During its investment period, Goldman helped ReNew reduce costs and drive returns. Initiatives included building out supply chain and manufacturing capacity near-shore or onshore, so the company wasn’t wholly reliant on external sourcing for key materials, and providing stable power solutions that don’t fall victim to variations in weather conditions.

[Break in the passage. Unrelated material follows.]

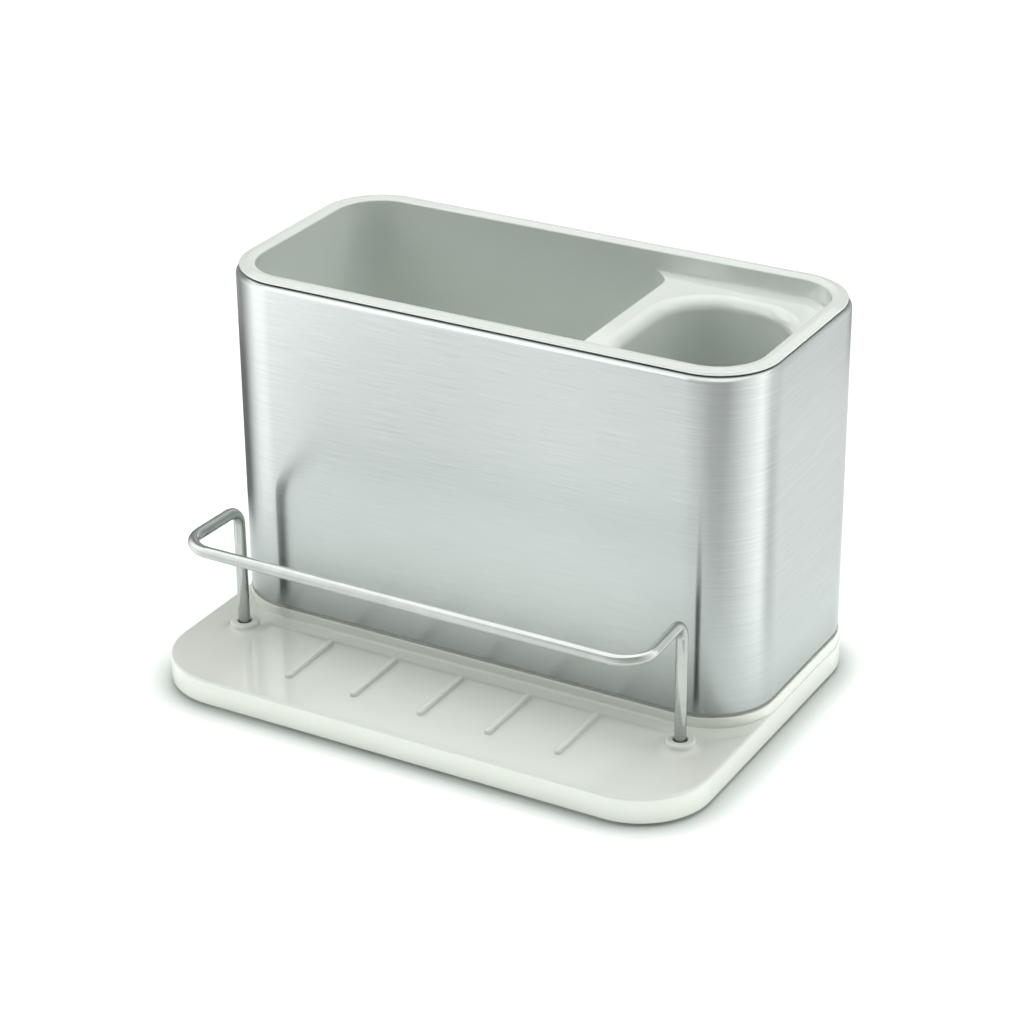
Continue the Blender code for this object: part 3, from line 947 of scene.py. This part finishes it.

“We were constantly asking, ‘Should we pursue a certain project? Should we spend more money on wind versus solar? Should we focus on more sophisticated projects like round-the-clock bids where you have a combination of wind, solar and storage?’ We worked closely with the management team on the most important strategic and leadership questions,” said Bruun.
Pain points
Private equity investors are generally bullish about the long-term prospects for clean energy in India – a ReNew presentation from September 2022 notes that nationwide capacity should expand from 99 GW to 447 GW by 2030. However, there is uncertainty as to how smoothly policy will crystallise into investment opportunity.
For example, financing costs for renewable projects are higher than elsewhere because of higher base rates and wider credit spreads. Goldman brought in the likes of CPPIB, ADIA and Japan-based power generation player Jera to support equity funding and give ReNew additional credibility when tapping debt markets. Goldman’s investment banking team also helped raise debt financing.
Regulatory uncertainty is best illustrated by the Andhra Pradesh government’s 2019 proposal to cancel PPA signed with renewable energy producers under the previous administration because it thought tariffs were too high. Other states attempted to follow Andhra Pradesh’s example.
Some investors responded by retreating from India; Goldman held firm, leading a funding round for ReNew the same year. In 2022, a court ruled that existing PPAs should be upheld, which was widely viewed as a positive development for the industry. Nevertheless, expanding PPAs with the central government and corporates is a priority for most renewable energy producers.
“Regulatory clarity and stability, and overall cost of capital are two incredibly important factors for the proliferation of renewable energy in India,” said Bruun.